Le dernier roman de Jakuta Alikavazovic, L’avancée de la nuit, publié aux Editions de l’Olivier, est une introspection dans le sentiment amoureux trouble et obsédant.
Chez Jakuta Alikavazovic ce qui attire en premier lieu c’est cette écriture nerveuse, électrique, mystérieuse. Les phrases sont ténues et retenues. Le souffle de la prose oscille entre feu et glace. Il faut entrer dans l’écriture pour entrer dans l’intrigue. Voilà le premier pacte implicite qu’il est nécessaire de passer avec l’auteur. Et lorsque l’on est imprégné de sa musique, le voyage devient alors féerique.
Le chaos de l’amour et de la guerre
Dire que le roman évoque l’amour impossible serait réducteur. Il évoque l’amour, tout court. Celui d’un rencontre improbable entre une jeune fille évanescente, riche et solitaire, et d’un jeune veilleur de nuit, réaliste, mais solitaire lui aussi. Ce sont leurs âmes vagabondes, en manque d’amour et de réponses, qui se rencontrent et se percutent.
Amélie Dehr est à la recherche de son histoire, de sa vie. Electron libre, elle vit seule. Avec la présence d’un père qui apparaît et disparaît, et le fantôme d’une mère, poétesse qui est morte à Sarajevo. L’héritage est lourd et ineffaçable.
Paul se construit, lui aussi, tout seul. Une mère qui n’est plus et un père qu’il voit peu et connaît si mal. Et un jour, la rencontre de Paul et Amélia pour unir les blessures, mais sans jamais les évoquer clairement.
L’art de la fugue
Mais Amélia disparaît ne laissant qu’une masse de cheveux roux dans le siphon d’une chambre d’hôtel. Paul croit devenir fou et reste hanté par le souvenir de celle qui lui est liée à vie.
Le roman devient dès la seconde partie comme une respiration qui joue avec l’existence et les départs. Paul qui veut comprendre et retrouver son amour, Amélia qui est parti sur les traces de sa défunte mère. Ainsi, Paul et Amélia se cherchent et se fuient. Puis un jour Louise, la fille, leur fille, et le scénario recommence entre renouveau et abandon.
La nuit a ses secrets
Il existe de nombreux romans qui retracent toute une vie, mais la particularité de L’avancée de la nuit est que l’on sent réellement cette vie défiler sous nos yeux, sans tricherie. Les ellipses sont comblées par les états d’esprit des personnages. On sent battre leur cœur.

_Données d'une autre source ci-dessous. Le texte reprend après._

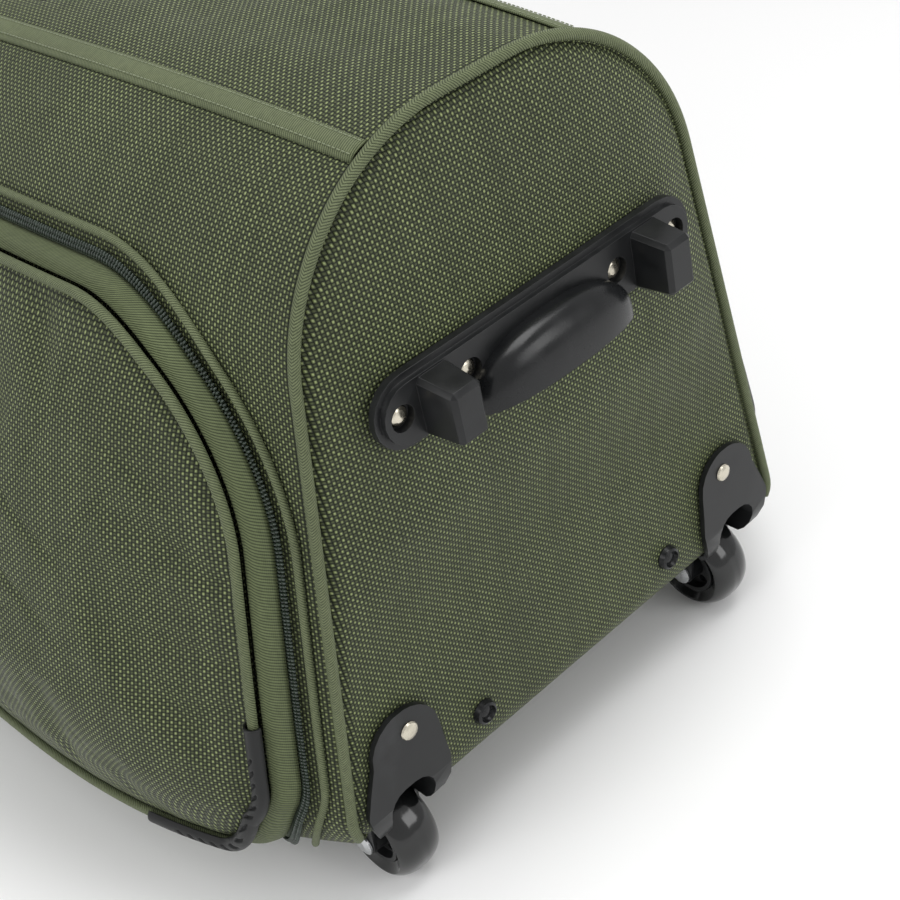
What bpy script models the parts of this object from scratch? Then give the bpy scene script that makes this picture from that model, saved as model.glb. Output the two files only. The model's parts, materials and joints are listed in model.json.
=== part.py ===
"""Rolling travel duffel lying on its back, as an assembly of separate pieces.

Metres, +Z up.  +X points to the wheel end, -Y to the near long side, and Z = 0 is the
surface that the wheels and the two rear feet stand on.
"""
import math

import bmesh
import bpy
from mathutils import Matrix, Vector

# ---------------------------------------------------------------- driving dimensions
WHEEL_END_X = 0.341        # seam plane of the wheel-end panel
HANDLE_END_X = -0.339      # seam plane of the handle-end panel
BACK_Z = 0.049             # outer face of the back panel, which lies downwards
EDGE_Z = 0.069             # height where the side walls are HALF_BASE from the middle
TOP_Z = 0.418              # crown of the end outline
HALF_BASE = 0.170
LEAN = 0.16                # inward lean of the side walls, per metre of height
CORNER_R = 0.030           # rounding between the back and the side walls
DOME_R = 0.110             # rounding between the side walls and the top
EDGE_R = 0.028             # rounding between the back and the end panels
LOW_SWELL = 0.055          # how far the filled bag swells along its lower edges
HIGH_SWELL = 0.012         # the same at its crown
PANEL_SWELL = 0.011        # how far an end panel swells past its seam
FLAT_BELOW_Z = 0.158       # below this the end panels are held flat by the base
FABRIC_T = 0.0030          # padded outer fabric with its lining
GAP = 0.0004               # between pieces that touch
SEAM_GAP = 0.0008          # between panels that are sewn to each other
PIPING_R = 0.0027
SEAM_INSET = 0.0045        # a panel's edge from the middle of its piping
TAPE_Y = 0.065             # middle of a binding tape, at the end seam
TAPE_W = 0.012
TAPE_T = 0.0014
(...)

Les thèmes évoqués sont nombreux et sont tissés entre eux par les cicatrices individuelles. D’où la nuit obsédante qui permet de jeter un voile pudique sur ce qui ne peut être dit, mais qui se laisse deviner par un jeu de lumière opaque. Le roman en devient un flambeau incandescent qui guide le lecteur dans sa lecture.
Ce livre est très bien accueilli par la critique qui souligne la perfection du style. Qualité qui était déjà présente et remarquée dans les précédents ouvrages. Le tout premier roman de Jakuta Alikavazovic, Corps volatils avait obtenu le prix Goncourt du Premier Roman en 2008. Après quoi elle avait déjà parlé de Sarajevo dans Le Londres-Louxor en 2010, et enfin en 2012 paraissait son troisième roman, La Blonde et le bunker.
Sylvie V.
L’avancée de la nuit, Jakuta Alikavazovic, Editions de l’Olivier, 288 p.